Entries with model source code:
━━━

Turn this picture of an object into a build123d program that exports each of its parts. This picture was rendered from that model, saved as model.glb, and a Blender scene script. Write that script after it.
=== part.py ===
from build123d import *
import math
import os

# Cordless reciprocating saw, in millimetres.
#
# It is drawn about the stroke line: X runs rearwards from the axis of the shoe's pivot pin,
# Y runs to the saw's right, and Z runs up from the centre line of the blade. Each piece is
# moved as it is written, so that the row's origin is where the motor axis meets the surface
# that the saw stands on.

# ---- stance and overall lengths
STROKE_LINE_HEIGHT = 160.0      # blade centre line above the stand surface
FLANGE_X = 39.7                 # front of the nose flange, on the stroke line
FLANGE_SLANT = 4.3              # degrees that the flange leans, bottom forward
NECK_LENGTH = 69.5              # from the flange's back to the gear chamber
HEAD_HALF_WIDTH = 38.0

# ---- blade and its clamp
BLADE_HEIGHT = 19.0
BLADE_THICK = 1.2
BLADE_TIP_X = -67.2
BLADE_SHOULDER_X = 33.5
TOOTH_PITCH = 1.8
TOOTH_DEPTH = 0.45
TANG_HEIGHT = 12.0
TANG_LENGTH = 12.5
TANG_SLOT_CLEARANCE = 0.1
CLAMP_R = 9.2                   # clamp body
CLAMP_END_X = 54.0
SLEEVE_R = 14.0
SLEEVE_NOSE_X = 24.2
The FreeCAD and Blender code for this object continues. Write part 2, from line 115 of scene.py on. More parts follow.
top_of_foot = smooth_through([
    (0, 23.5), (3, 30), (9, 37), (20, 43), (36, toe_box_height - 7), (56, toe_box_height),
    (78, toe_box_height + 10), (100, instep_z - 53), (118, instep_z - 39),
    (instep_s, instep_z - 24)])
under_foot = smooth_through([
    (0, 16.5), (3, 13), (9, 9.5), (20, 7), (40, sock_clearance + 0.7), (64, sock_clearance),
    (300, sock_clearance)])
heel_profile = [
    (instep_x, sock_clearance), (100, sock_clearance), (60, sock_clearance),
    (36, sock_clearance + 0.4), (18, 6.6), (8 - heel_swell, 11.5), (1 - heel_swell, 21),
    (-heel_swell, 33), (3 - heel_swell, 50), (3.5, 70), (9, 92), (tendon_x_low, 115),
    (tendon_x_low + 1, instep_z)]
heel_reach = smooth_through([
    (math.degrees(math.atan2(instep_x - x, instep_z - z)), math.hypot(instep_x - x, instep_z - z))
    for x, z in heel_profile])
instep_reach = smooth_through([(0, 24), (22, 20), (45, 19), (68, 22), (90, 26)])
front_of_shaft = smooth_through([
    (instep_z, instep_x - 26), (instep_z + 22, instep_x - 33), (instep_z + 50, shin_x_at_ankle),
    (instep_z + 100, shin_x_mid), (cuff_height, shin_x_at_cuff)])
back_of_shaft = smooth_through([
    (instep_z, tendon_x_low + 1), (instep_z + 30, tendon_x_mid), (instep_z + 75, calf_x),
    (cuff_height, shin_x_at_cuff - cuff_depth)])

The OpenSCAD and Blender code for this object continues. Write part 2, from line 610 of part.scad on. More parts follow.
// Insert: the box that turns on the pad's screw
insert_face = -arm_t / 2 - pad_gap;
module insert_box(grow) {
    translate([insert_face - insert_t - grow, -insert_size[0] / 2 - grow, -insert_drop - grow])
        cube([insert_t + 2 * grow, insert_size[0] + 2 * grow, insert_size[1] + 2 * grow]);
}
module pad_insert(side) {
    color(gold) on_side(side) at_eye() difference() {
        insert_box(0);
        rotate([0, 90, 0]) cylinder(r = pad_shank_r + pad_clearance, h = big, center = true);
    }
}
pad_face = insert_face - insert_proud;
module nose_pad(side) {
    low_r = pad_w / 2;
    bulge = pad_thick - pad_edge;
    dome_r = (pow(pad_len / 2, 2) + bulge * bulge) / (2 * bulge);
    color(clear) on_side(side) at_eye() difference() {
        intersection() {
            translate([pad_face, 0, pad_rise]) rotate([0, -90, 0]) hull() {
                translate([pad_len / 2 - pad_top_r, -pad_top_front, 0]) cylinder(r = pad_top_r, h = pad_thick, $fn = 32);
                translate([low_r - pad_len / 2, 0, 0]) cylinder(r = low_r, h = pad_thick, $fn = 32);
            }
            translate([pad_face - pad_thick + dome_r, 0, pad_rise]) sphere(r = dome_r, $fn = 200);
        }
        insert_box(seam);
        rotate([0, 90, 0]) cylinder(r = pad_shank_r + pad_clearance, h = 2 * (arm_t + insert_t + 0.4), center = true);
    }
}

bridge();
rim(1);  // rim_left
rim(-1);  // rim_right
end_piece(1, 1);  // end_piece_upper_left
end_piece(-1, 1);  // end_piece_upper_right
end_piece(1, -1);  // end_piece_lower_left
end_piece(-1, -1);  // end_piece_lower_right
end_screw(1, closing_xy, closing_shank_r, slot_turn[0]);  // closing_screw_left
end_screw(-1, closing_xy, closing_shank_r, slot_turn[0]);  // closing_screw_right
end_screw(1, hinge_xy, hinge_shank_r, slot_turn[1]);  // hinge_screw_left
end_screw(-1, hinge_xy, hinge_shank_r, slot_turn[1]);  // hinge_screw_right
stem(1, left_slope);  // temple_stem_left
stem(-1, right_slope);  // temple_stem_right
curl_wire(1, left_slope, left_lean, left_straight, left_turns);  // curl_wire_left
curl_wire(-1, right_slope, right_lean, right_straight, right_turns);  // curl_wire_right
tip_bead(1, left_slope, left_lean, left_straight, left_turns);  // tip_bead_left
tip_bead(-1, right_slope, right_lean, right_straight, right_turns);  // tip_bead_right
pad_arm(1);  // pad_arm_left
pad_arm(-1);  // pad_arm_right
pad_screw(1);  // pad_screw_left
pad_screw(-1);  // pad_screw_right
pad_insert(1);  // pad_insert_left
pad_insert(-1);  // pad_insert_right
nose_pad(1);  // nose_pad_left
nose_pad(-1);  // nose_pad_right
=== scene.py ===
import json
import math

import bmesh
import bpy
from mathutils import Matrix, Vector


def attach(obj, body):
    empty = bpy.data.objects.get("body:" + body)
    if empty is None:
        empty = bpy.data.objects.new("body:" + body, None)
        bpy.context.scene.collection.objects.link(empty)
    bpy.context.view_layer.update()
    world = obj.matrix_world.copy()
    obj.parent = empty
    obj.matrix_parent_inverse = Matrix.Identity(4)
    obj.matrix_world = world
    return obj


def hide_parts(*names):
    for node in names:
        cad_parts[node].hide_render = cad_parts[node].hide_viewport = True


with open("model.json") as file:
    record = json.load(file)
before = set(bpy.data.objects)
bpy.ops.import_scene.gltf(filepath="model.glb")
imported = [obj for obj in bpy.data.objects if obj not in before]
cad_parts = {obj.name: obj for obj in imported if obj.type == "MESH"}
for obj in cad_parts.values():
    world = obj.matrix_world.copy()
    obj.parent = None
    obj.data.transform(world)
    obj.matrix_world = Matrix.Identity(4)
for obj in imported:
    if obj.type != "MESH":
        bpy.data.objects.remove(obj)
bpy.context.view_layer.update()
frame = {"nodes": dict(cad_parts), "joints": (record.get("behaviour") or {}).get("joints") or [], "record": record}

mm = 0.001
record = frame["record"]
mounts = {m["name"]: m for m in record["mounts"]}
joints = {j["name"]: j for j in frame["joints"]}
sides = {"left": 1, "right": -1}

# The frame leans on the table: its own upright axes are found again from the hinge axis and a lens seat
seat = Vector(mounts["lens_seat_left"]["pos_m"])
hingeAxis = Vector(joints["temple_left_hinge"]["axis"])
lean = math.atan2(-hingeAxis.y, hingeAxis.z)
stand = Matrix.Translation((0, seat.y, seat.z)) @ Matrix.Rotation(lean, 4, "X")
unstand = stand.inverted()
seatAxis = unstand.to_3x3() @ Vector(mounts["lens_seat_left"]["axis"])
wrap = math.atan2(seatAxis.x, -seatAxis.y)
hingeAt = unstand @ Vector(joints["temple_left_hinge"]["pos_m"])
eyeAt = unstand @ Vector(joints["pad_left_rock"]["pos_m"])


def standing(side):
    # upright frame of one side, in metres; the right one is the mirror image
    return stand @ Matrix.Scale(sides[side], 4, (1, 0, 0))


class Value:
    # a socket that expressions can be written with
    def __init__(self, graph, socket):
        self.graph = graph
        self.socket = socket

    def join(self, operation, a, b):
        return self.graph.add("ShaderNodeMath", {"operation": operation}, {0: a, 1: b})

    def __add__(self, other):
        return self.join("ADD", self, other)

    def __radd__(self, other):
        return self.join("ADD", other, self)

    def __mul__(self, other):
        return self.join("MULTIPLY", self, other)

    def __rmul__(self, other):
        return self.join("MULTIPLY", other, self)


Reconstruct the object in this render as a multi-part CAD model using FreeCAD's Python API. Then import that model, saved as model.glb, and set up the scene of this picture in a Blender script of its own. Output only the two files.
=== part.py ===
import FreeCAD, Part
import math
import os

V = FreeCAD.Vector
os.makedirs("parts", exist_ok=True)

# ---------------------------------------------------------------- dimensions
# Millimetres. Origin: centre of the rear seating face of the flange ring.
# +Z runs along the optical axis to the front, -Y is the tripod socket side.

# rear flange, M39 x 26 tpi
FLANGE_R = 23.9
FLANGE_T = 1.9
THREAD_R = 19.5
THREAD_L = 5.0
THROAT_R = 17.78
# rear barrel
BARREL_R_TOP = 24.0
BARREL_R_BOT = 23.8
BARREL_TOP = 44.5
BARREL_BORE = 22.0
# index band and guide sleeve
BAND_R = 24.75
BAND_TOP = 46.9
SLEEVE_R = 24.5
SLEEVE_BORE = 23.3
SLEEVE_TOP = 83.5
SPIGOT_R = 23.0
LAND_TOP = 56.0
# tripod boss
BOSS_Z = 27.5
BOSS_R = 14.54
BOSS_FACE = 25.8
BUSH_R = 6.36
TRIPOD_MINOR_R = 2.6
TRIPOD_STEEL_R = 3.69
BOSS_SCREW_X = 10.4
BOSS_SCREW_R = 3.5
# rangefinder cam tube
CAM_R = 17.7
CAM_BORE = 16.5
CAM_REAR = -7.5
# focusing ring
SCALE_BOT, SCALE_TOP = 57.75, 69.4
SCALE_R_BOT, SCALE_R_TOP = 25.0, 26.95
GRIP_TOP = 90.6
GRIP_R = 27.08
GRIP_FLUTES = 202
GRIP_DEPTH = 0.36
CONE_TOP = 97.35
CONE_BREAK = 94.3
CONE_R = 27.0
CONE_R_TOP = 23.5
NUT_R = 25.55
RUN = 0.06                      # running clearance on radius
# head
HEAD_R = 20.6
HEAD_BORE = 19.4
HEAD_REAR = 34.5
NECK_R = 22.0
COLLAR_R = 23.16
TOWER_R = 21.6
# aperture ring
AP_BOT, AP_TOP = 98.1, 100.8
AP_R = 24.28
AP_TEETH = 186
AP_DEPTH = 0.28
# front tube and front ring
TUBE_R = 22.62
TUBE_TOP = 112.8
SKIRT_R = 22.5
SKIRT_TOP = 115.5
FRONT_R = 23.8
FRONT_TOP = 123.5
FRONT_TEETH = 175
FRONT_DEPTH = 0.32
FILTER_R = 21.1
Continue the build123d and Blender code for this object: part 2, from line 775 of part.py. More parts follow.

━━━

[WORK TO COMPLETE] Give only the number of lines in the entries above that hold the string "objects".

[CORRECT OUTPUT] 6